> _PROBLEM DETAILS_
Copy out the entries exactly, from the first line to the last.

:: GIVEN INFORMATION ::

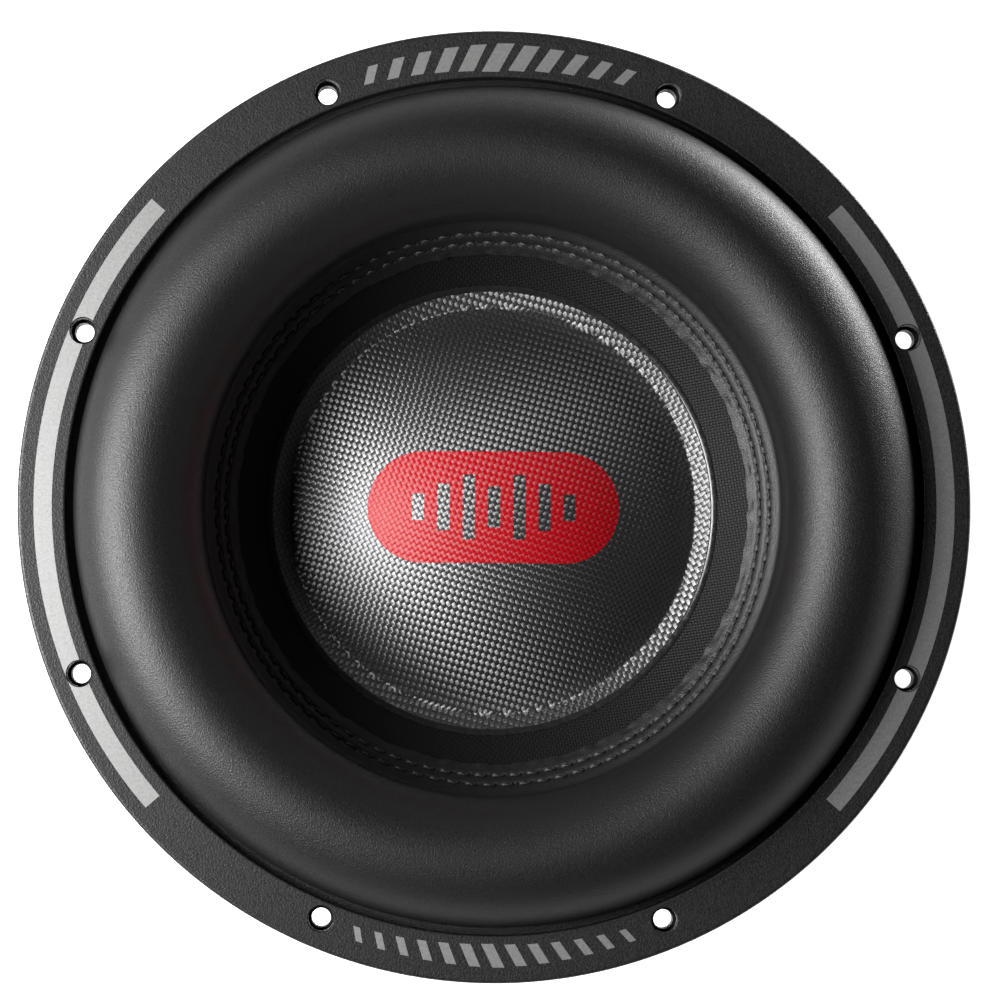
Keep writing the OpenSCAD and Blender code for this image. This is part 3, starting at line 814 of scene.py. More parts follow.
# %% Black facing cloth
FACING_PITCH = 0.97 * MM
FACING_AXES = weave_axes(math.radians(9), math.radians(99))
facing_cloth = new_material("facing_cloth", (0.02, 0.02, 0.021), 0.5, Specular_IOR_Level=0.16)
facing_relief, facing_over = weave_nodes(facing_cloth, FACING_AXES, FACING_PITCH, 0.8, 0.6)
add_bump(facing_cloth, facing_relief, 0.13 * MM)
add_bump(facing_cloth, noise(facing_cloth, 0.3 * MM, 2), 0.012 * MM)
facing_yarn = mix_colors(facing_cloth, facing_over, (0.004, 0.004, 0.0042), (0.008, 0.008, 0.0082))
# Where the weave's relief is low the colour darkens to near black: painted shade in the gaps between the
# yarns.
facing_gap_shade = remap(facing_cloth, facing_relief, 0.1, 0.8, 0, 1)
tint(facing_cloth, facing_gap_shade, (0.001, 0.001, 0.001), facing_yarn)

# %% The turned facing
FACING_T = 0.6 * MM
FACING_IN_R = 41.9 * MM
facing_rs = [FACING_IN_R + (FACING_R - FACING_IN_R) * i / 8 for i in range(9)]
facing_top = [(r, cone_height(r)) for r in facing_rs]
facing_under = [(r, cone_height(r, -FACING_T)) for r in facing_rs[::-1]]
facing = to_object(turned(facing_top + facing_under, 288), "cone_cloth", [facing_cloth])
stand_in(facing, "cone_facing")
print(f"facing: {len(facing.data.polygons)} faces")

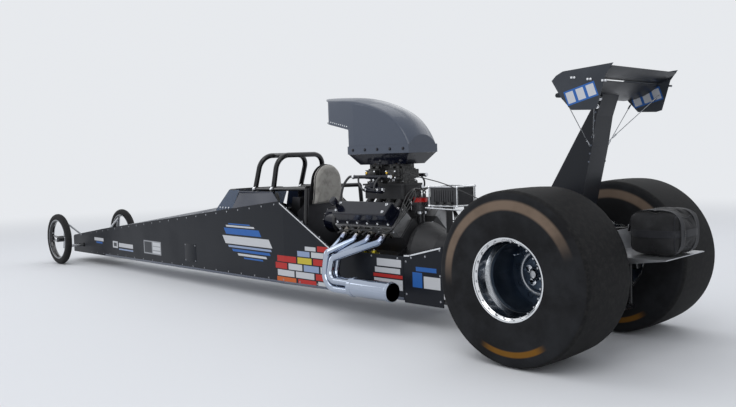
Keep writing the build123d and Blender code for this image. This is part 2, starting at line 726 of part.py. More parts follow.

:::

> _COMPLETE RESPONSE_
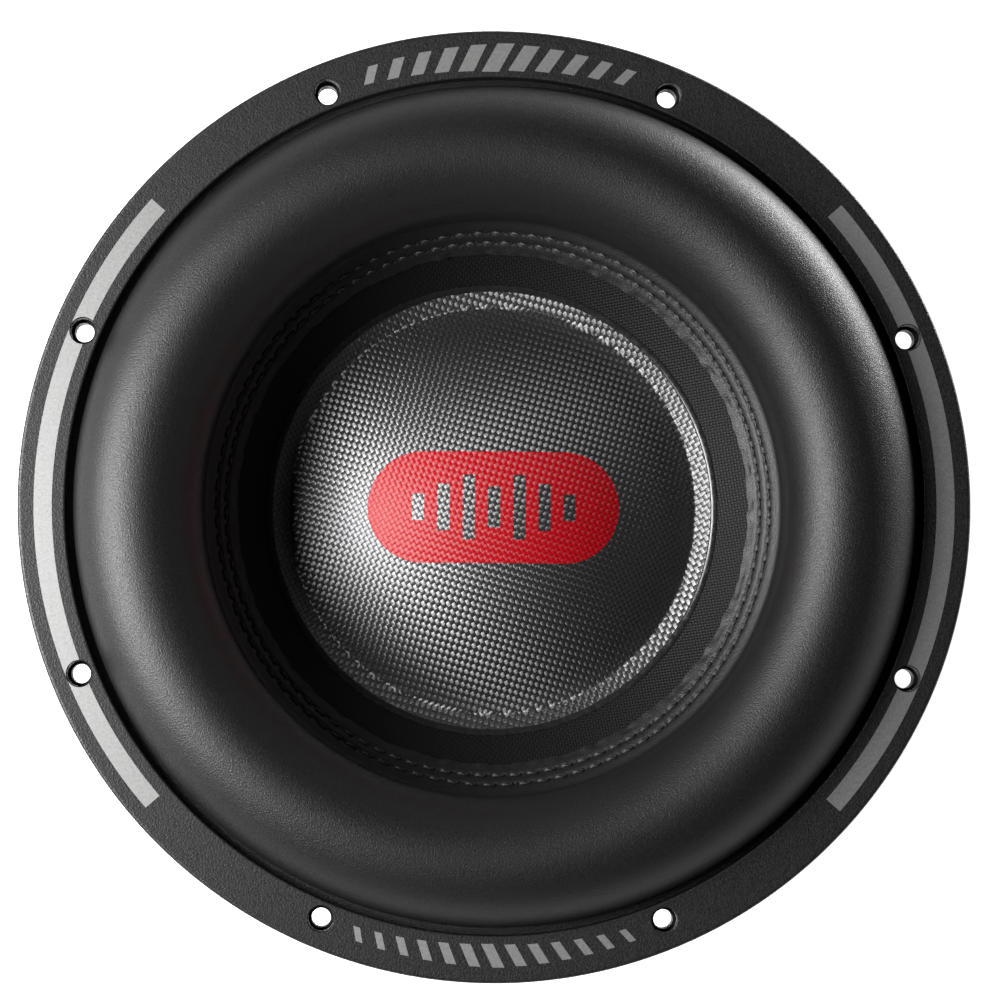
Keep writing the OpenSCAD and Blender code for this image. This is part 3, starting at line 814 of scene.py. More parts follow.
# %% Black facing cloth
FACING_PITCH = 0.97 * MM
FACING_AXES = weave_axes(math.radians(9), math.radians(99))
facing_cloth = new_material("facing_cloth", (0.02, 0.02, 0.021), 0.5, Specular_IOR_Level=0.16)
facing_relief, facing_over = weave_nodes(facing_cloth, FACING_AXES, FACING_PITCH, 0.8, 0.6)
add_bump(facing_cloth, facing_relief, 0.13 * MM)
add_bump(facing_cloth, noise(facing_cloth, 0.3 * MM, 2), 0.012 * MM)
facing_yarn = mix_colors(facing_cloth, facing_over, (0.004, 0.004, 0.0042), (0.008, 0.008, 0.0082))
# Where the weave's relief is low the colour darkens to near black: painted shade in the gaps between the
# yarns.
facing_gap_shade = remap(facing_cloth, facing_relief, 0.1, 0.8, 0, 1)
tint(facing_cloth, facing_gap_shade, (0.001, 0.001, 0.001), facing_yarn)

# %% The turned facing
FACING_T = 0.6 * MM
FACING_IN_R = 41.9 * MM
facing_rs = [FACING_IN_R + (FACING_R - FACING_IN_R) * i / 8 for i in range(9)]
facing_top = [(r, cone_height(r)) for r in facing_rs]
facing_under = [(r, cone_height(r, -FACING_T)) for r in facing_rs[::-1]]
facing = to_object(turned(facing_top + facing_under, 288), "cone_cloth", [facing_cloth])
stand_in(facing, "cone_facing")
print(f"facing: {len(facing.data.polygons)} faces")

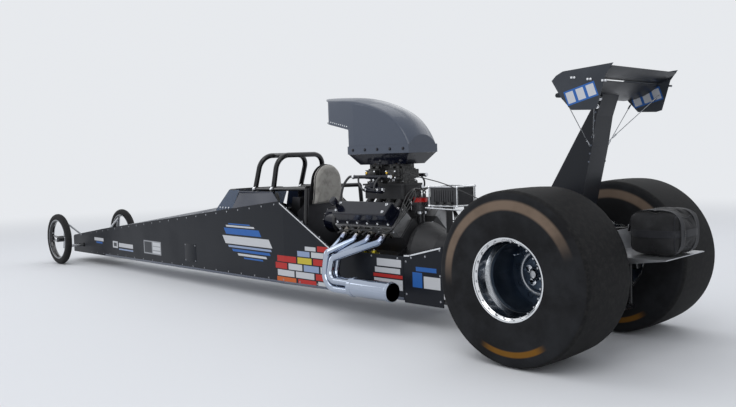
Keep writing the build123d and Blender code for this image. This is part 2, starting at line 726 of part.py. More parts follow.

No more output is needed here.